*** DATASET EXTRACT

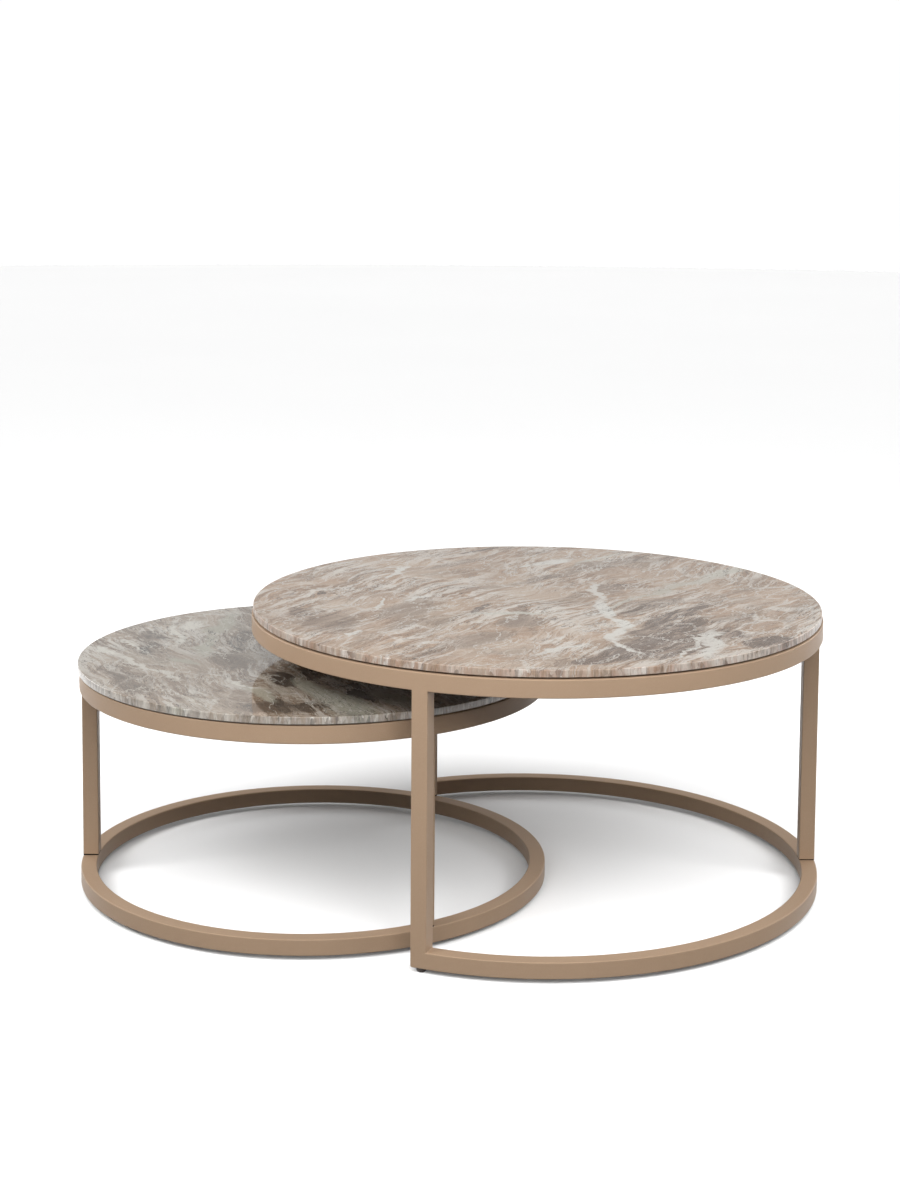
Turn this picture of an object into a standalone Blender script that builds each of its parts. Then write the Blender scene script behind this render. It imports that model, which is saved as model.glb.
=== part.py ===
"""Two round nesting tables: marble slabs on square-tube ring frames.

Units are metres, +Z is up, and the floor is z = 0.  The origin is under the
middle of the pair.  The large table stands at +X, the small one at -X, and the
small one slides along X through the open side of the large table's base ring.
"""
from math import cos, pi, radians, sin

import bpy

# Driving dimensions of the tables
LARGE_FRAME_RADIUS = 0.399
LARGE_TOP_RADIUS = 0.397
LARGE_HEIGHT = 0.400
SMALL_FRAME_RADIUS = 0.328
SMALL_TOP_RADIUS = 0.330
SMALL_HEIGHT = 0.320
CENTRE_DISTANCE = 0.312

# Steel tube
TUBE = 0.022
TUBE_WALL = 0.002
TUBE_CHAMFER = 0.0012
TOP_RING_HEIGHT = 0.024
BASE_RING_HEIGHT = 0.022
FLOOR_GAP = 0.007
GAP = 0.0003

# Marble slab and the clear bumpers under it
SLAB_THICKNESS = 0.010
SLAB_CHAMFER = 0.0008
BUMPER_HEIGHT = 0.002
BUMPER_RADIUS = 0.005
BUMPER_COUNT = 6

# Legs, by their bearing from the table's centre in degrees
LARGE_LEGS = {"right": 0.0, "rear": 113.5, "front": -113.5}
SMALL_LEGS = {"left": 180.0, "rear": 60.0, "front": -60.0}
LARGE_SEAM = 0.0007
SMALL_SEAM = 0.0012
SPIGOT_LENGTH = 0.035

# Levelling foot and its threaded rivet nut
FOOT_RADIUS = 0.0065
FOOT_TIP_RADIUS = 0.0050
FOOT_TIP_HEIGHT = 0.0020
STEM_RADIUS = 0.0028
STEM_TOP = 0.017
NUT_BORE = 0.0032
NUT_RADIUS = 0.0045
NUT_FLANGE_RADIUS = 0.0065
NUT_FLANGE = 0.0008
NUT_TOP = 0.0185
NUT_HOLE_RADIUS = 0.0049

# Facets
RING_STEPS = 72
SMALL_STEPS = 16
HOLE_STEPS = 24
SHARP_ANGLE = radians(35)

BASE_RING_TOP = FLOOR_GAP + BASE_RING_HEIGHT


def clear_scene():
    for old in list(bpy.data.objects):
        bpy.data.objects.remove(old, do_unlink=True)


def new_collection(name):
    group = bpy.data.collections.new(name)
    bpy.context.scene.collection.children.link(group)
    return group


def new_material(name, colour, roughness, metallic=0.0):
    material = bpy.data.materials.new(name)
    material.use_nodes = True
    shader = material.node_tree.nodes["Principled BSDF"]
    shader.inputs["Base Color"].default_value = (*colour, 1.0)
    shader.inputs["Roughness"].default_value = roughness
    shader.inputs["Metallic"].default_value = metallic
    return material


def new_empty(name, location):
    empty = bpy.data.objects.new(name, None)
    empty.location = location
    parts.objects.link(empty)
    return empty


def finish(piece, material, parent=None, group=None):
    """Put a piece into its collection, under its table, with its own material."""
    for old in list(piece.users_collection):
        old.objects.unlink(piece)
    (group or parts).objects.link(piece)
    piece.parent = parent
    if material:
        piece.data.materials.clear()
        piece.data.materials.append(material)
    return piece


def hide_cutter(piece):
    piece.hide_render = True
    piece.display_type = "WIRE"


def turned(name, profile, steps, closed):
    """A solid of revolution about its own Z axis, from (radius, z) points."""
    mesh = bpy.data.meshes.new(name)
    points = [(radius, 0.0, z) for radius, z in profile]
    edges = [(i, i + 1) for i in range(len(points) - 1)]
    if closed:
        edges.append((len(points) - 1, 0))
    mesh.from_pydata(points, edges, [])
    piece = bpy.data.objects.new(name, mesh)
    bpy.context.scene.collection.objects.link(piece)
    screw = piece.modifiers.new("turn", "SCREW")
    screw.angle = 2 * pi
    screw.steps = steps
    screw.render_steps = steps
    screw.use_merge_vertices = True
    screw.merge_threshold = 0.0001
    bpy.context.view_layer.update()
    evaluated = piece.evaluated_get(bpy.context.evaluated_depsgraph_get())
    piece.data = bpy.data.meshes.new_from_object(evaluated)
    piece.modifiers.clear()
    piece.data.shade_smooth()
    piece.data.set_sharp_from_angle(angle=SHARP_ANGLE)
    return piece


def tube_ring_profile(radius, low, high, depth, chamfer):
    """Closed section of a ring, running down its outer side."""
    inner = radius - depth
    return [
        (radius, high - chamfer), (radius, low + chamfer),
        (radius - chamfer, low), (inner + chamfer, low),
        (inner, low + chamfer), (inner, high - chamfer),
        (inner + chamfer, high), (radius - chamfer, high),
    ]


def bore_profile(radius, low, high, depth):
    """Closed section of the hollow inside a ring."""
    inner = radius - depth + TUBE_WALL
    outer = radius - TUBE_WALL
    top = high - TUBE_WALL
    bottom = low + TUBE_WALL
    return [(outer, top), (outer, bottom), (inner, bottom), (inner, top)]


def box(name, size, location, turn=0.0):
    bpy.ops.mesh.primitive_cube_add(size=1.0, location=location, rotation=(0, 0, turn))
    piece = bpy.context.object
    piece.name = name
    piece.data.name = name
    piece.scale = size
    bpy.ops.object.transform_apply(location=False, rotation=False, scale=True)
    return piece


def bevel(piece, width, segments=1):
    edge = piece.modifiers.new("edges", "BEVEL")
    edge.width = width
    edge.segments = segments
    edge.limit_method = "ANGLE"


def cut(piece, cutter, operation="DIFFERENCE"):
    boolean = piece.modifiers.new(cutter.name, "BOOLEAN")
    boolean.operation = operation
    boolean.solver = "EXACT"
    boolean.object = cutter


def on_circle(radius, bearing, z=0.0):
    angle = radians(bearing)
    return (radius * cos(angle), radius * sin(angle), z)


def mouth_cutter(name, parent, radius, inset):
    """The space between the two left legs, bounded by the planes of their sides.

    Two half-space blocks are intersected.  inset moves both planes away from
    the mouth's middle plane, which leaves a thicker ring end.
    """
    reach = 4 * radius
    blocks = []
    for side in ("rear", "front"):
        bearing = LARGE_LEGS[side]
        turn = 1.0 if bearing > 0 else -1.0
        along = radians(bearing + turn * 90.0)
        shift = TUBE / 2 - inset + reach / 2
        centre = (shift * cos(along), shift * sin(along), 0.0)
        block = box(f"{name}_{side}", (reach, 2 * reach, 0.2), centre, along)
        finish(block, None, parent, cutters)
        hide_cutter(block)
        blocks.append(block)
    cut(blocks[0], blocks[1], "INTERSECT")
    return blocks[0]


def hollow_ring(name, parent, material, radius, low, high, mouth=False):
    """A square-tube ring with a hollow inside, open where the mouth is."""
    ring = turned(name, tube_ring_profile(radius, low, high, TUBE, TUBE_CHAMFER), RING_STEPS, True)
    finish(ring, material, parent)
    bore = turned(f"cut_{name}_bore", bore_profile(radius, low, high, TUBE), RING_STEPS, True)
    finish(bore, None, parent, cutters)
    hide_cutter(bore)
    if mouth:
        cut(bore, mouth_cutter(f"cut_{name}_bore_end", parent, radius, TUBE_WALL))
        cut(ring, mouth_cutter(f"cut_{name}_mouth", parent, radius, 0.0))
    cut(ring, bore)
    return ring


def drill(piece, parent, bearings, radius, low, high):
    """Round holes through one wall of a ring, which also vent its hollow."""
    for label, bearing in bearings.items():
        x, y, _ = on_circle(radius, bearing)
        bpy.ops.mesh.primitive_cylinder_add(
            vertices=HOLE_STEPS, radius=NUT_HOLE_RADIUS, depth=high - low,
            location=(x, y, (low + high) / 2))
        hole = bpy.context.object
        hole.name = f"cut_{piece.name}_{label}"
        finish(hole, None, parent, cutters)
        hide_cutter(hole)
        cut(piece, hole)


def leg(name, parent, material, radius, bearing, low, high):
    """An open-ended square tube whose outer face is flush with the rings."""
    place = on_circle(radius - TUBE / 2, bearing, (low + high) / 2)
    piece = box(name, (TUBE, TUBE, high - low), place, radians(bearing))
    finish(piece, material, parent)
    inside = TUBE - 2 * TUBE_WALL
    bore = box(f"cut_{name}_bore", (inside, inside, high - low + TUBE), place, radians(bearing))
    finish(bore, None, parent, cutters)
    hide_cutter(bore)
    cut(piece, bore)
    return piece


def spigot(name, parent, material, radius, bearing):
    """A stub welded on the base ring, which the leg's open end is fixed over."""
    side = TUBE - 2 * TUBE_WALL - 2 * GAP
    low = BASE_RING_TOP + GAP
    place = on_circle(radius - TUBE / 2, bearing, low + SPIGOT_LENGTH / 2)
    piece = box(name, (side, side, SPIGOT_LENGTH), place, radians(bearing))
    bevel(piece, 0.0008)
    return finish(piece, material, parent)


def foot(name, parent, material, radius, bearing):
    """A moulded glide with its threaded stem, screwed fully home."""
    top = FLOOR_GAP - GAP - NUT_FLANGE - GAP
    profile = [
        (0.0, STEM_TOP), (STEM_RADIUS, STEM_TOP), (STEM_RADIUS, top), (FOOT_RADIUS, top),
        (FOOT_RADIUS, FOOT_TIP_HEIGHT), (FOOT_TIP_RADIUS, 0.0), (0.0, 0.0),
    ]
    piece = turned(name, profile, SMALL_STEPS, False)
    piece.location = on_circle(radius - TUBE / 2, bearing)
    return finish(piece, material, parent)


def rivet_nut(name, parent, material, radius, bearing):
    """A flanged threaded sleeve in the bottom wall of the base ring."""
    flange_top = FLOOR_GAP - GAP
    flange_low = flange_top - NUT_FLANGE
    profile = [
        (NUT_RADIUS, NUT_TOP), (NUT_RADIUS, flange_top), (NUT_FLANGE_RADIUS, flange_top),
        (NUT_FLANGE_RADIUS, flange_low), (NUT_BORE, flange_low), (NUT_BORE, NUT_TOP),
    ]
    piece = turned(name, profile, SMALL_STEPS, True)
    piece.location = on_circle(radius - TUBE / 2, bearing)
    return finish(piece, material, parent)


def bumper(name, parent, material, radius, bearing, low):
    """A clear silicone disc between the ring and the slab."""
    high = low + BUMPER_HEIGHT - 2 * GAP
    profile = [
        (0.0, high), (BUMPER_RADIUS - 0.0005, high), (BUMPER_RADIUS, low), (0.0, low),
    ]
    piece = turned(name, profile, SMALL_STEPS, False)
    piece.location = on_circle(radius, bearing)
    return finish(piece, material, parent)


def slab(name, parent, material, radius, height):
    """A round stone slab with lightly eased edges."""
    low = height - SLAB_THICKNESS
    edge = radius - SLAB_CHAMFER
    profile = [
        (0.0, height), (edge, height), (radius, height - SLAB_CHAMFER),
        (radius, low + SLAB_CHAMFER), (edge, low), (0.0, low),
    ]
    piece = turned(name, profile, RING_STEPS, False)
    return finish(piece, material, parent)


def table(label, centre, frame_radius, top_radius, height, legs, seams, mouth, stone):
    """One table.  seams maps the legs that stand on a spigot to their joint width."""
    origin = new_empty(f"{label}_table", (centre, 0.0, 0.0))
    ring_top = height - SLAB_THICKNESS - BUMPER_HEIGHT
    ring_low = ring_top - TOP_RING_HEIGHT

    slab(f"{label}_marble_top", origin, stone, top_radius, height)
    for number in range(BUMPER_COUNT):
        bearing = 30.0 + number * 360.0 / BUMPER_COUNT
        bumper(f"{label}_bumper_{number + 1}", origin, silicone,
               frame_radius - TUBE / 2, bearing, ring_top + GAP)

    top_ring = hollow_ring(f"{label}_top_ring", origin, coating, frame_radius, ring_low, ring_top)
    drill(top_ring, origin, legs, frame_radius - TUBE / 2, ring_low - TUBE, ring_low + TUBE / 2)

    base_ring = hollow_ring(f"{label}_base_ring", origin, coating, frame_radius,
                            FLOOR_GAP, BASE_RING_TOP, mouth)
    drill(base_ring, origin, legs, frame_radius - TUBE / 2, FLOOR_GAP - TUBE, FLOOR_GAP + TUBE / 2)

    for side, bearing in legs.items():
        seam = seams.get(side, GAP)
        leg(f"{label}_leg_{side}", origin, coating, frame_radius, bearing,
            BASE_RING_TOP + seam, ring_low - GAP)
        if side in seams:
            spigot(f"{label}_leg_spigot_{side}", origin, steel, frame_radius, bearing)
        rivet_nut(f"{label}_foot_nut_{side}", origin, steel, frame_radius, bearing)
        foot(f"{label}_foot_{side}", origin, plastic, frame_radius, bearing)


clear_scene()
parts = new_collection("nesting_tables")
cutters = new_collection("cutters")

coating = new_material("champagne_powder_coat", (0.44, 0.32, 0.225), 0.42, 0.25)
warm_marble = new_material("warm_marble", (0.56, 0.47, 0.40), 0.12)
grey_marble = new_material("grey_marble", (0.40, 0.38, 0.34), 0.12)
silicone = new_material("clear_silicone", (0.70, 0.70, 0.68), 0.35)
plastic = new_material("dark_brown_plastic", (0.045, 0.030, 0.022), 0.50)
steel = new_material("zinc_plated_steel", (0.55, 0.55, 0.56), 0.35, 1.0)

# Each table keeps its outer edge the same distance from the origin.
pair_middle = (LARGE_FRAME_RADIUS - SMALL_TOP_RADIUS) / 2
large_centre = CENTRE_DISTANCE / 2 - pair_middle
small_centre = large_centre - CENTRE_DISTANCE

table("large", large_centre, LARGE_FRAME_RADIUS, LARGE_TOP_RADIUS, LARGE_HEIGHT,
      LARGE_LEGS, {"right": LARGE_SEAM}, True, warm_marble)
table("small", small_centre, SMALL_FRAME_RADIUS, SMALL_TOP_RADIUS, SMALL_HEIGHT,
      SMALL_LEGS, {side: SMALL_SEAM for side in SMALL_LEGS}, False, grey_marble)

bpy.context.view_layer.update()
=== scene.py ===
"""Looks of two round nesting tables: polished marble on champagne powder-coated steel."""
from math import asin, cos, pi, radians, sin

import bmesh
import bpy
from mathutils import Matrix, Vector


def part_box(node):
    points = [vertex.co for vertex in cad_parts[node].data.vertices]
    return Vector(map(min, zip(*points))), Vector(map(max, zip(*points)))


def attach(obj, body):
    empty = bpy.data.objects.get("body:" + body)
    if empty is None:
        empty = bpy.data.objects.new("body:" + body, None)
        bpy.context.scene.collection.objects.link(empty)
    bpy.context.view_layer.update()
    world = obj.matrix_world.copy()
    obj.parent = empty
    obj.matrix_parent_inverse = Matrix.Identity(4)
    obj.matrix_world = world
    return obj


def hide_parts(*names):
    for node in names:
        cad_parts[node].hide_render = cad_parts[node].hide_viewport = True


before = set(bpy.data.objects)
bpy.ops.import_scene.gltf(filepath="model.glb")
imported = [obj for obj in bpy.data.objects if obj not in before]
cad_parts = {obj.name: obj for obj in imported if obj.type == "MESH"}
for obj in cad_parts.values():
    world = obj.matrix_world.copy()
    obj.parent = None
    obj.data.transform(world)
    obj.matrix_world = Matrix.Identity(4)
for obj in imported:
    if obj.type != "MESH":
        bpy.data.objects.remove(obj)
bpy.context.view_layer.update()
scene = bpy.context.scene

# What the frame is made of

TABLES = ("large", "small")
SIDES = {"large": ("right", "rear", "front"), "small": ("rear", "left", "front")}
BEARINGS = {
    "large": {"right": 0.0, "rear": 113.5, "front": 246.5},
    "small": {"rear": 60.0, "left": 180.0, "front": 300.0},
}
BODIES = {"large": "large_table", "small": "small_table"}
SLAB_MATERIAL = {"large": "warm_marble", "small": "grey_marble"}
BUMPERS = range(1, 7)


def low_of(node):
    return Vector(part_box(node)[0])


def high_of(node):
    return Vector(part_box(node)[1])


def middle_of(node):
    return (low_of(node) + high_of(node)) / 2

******

Repeat exactly the lines from the line containing "for node in" through the end of the listing above; both boundary lines are part of the output.

▶ **SOLUTION TO THIS EXERCISE**:
    for node in names:
        cad_parts[node].hide_render = cad_parts[node].hide_viewport = True


before = set(bpy.data.objects)
bpy.ops.import_scene.gltf(filepath="model.glb")
imported = [obj for obj in bpy.data.objects if obj not in before]
cad_parts = {obj.name: obj for obj in imported if obj.type == "MESH"}
for obj in cad_parts.values():
    world = obj.matrix_world.copy()
    obj.parent = None
    obj.data.transform(world)
    obj.matrix_world = Matrix.Identity(4)
for obj in imported:
    if obj.type != "MESH":
        bpy.data.objects.remove(obj)
bpy.context.view_layer.update()
scene = bpy.context.scene

# What the frame is made of

TABLES = ("large", "small")
SIDES = {"large": ("right", "rear", "front"), "small": ("rear", "left", "front")}
BEARINGS = {
    "large": {"right": 0.0, "rear": 113.5, "front": 246.5},
    "small": {"rear": 60.0, "left": 180.0, "front": 300.0},
}
BODIES = {"large": "large_table", "small": "small_table"}
SLAB_MATERIAL = {"large": "warm_marble", "small": "grey_marble"}
BUMPERS = range(1, 7)


def low_of(node):
    return Vector(part_box(node)[0])


def high_of(node):
    return Vector(part_box(node)[1])


def middle_of(node):
    return (low_of(node) + high_of(node)) / 2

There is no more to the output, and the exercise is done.